Beginning in 1901, Nielsen received a modest state pension—800 kroner at first, growing to 7,500 kroner by 1927—to augment his violinist's salary. This allowed him to stop taking private pupils and left him more time to compose. From 1903, he also had an annual retainer from his principal publisher, Wilhelm Hansen Edition. Between 1905 and 1914 he served as second conductor at the Royal Theatre. From 1914 to 1926, he conducted the orchestra of Musikforeningen or the Music Society. In 1916, he took a post teaching at the Royal Danish Academy of Music in Copenhagen, and continued to work there until his death, in his last year as director of the institute.
The strain of dual careers and constant separation from his wife led Nielsen to more than one extra-marital affair. When the last one came to light, between Nielsen and his children's governess, the result was an eight-year breach in his marriage. During much of this time Carl and Anne Marie lived apart. The period led to a creative crisis for Nielsen, bringing about a powerful reappraisal of himself as a composer. This, along with World War I and professional developments in his life, would strongly influence his Fourth and Fifth Symphonies, arguably his greatest works.

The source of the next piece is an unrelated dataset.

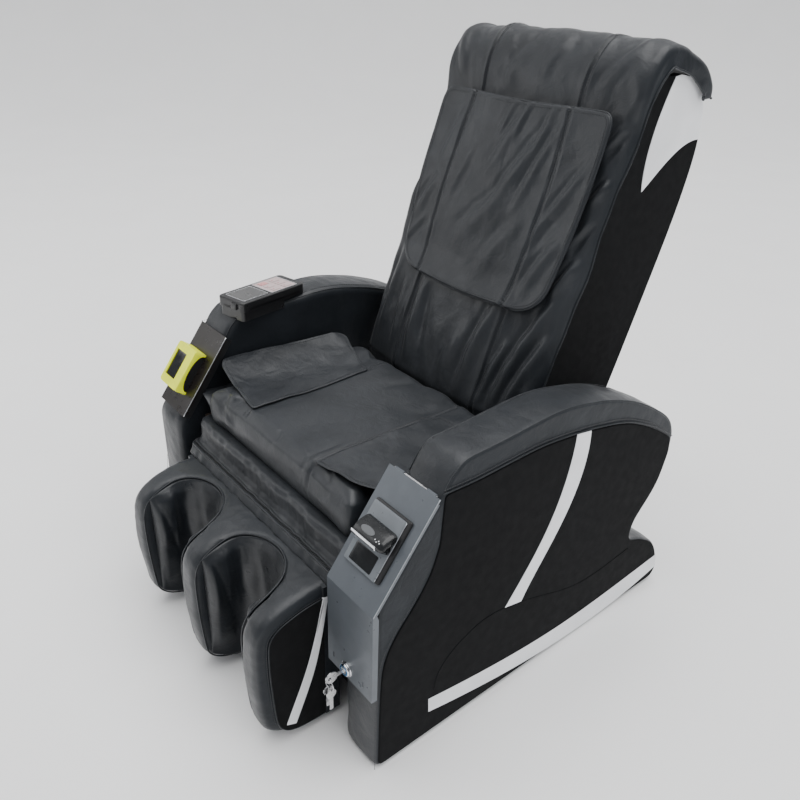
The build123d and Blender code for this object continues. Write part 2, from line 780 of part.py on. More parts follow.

For his son-in-law, the Hungarian violinist Dr. Emil Telmányi, Nielsen wrote his Violin Concerto, Op. 33 (1911).
After suffering a serious heart attack in 1925, Nielsen was forced to curtail much of his activity, although he continued to compose until his death. In 1927, he wrote My Childhood on Funen (Min Fynske Barndom), a delightful memoir of his childhood . He also produced a short book of essays entitled Living Music (1925). Both have been translated into English, and Min Fynske Barndom was made into a docu-drama in 1994. Carl Nielsen died in Copenhagen in 1931 and is buried in Vestre Cemetery.